The readings today reflect this contrast. The first reading portrays Christ receiving “dominion, glory, and kingship.” The responsorial psalm describes his strength and splendor. The second reading offers him “glory and power forever and ever,” but it also reminds us that he was pierced and “has freed us from our sins by his blood.” The Gospel fleshes out that truth as Jesus is questioned by Pilate and insists that his kingdom is not of this world. Perhaps it would be good for planners to read these texts in reverse order. It is only through his acceptance of powerlessness and suffering that Christ comes to his exaltation.
Keep this perspective in mind as you choose hymns and prepare intercessions for this feast. It is a day to celebrate wholeheartedly, but that only makes sense if we remember who our king really is and how he came into his glory. Recall the opening antiphon on Holy Thursday, “We should glory in the cross of our Lord Jesus Christ, in whom is our salvation, life and resurrection, through whom we are saved and delivered.”
Prayers: Christ the King
By: Peg Ekerdt
As the liturgical year draws to a close, the church includes yearly warning that this life on earth is transient, a trial run for all eternity. We are reminded that Jesus is not the king of nation states, but a servant who comes to redeem and inspire all humanity. He is a shepherd, a ruler of human hearts, and a king of truth and justice. Is this the year we will finally pay attention, surrender our dependence on temporal success and respond with the witness of our faithful lives?
Prayer of the Faithful
Presider Let us pray for the needs of the church, and for our world.

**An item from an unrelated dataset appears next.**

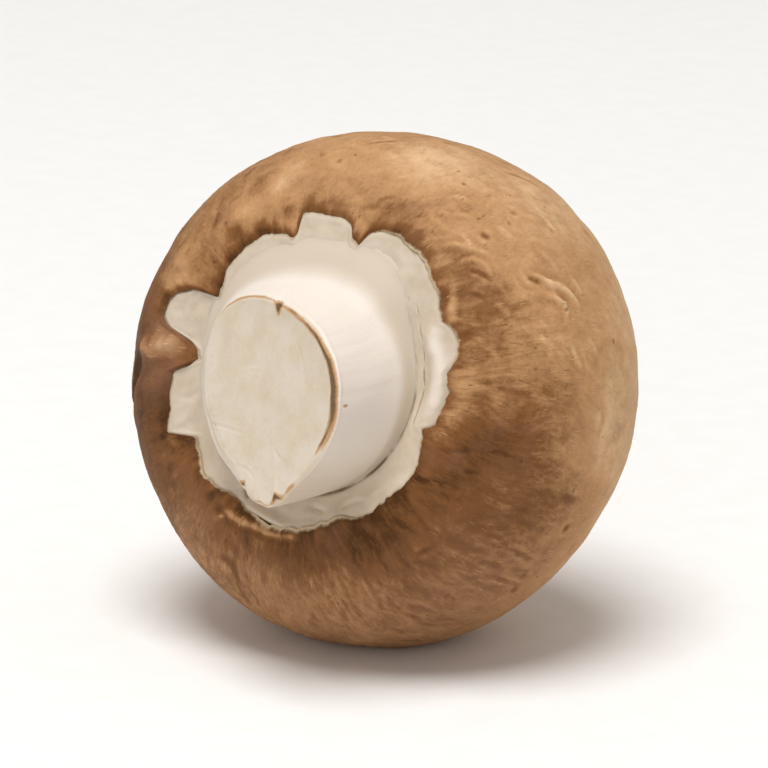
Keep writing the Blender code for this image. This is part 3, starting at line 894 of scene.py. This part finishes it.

Minister As this church year ends, may we live so that the Lord will recognize us when he comes, for courage to be beacons of light and people of justice, we pray,
Presider Loving God, the Alpha and Omega, fill us with a greater desire to bring your kingdom to this Earth. Mold our hearts, sharpen our senses to hear your voice and fill us with your wisdom and grace. Help us create a world where truth and justice find a home. We ask this in Jesus’ name, Amen.